Content and textual analysis consist in labeling units of texts (i.e. sentences, quasi-sentences, paragraphs, documents, web pages, etc.) in order to build quantitative measures for scientific inference. According to Berelson (1952),[1] textual analysis is a “systematic technique for analyzing message content and message handling.”

Social scientists have used this technique to investigate research questions related to: mass media,[2] media effects,[3] and agenda setting.[4] Although there are multiple way of labeling and analyzing texts, McMillan (2000) [1] suggests that there are 5 main pillars across different variants:

  1. The goal of using text analysis techniques is to help solving specific research puzzles and questions.
  2. The researcher selects a sample of texts that will help address the research questions.
  3. The researcher defines a set of categories (labels) that will use to classify the different text units and to test the argument and hypotheses.
  4. A single or multiple coders perform the labeling and the researchers report the validity of the method (inter-coder reliability).
  5. Researchers proceed with the analysis and present how the data rejects or not the null hypotheses.

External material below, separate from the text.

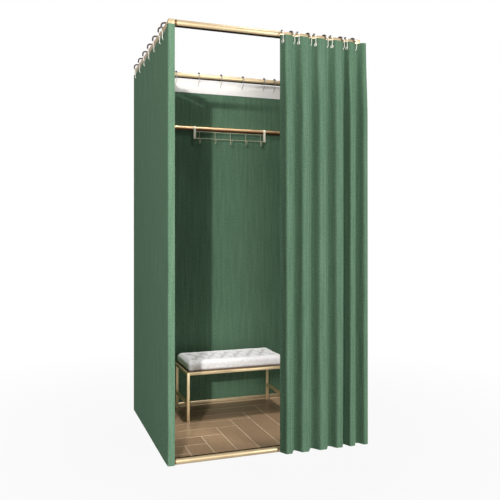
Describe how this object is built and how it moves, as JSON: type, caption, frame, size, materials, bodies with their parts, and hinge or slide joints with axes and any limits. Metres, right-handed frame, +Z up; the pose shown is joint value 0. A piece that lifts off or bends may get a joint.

Textual analysis and Internet research

Since the emergence of the Internet, scholars have discussed how to adapt textual analysis techniques to study the World Wide Web. In general, these scholars highlight two main differences between printed and online text. First, web pages are dynamic.[1] Whereas printed texts (for example, a printed newspaper) are static and do not change, online content (i.e. online newspapers) are continuously changing. Thus, when studying online text sources, researches need to think about how to incorporate this dynamic component to their research design. Second, online texts are non-linear.[5] Instead of having a beginning and an end, web pages have multiple layers and each user can choose a different path and have different experiences. Moreover, with the increasing number of devices with internet access (such as tablets and smartphones), the way people consume and process information in the Internet is even more diverse.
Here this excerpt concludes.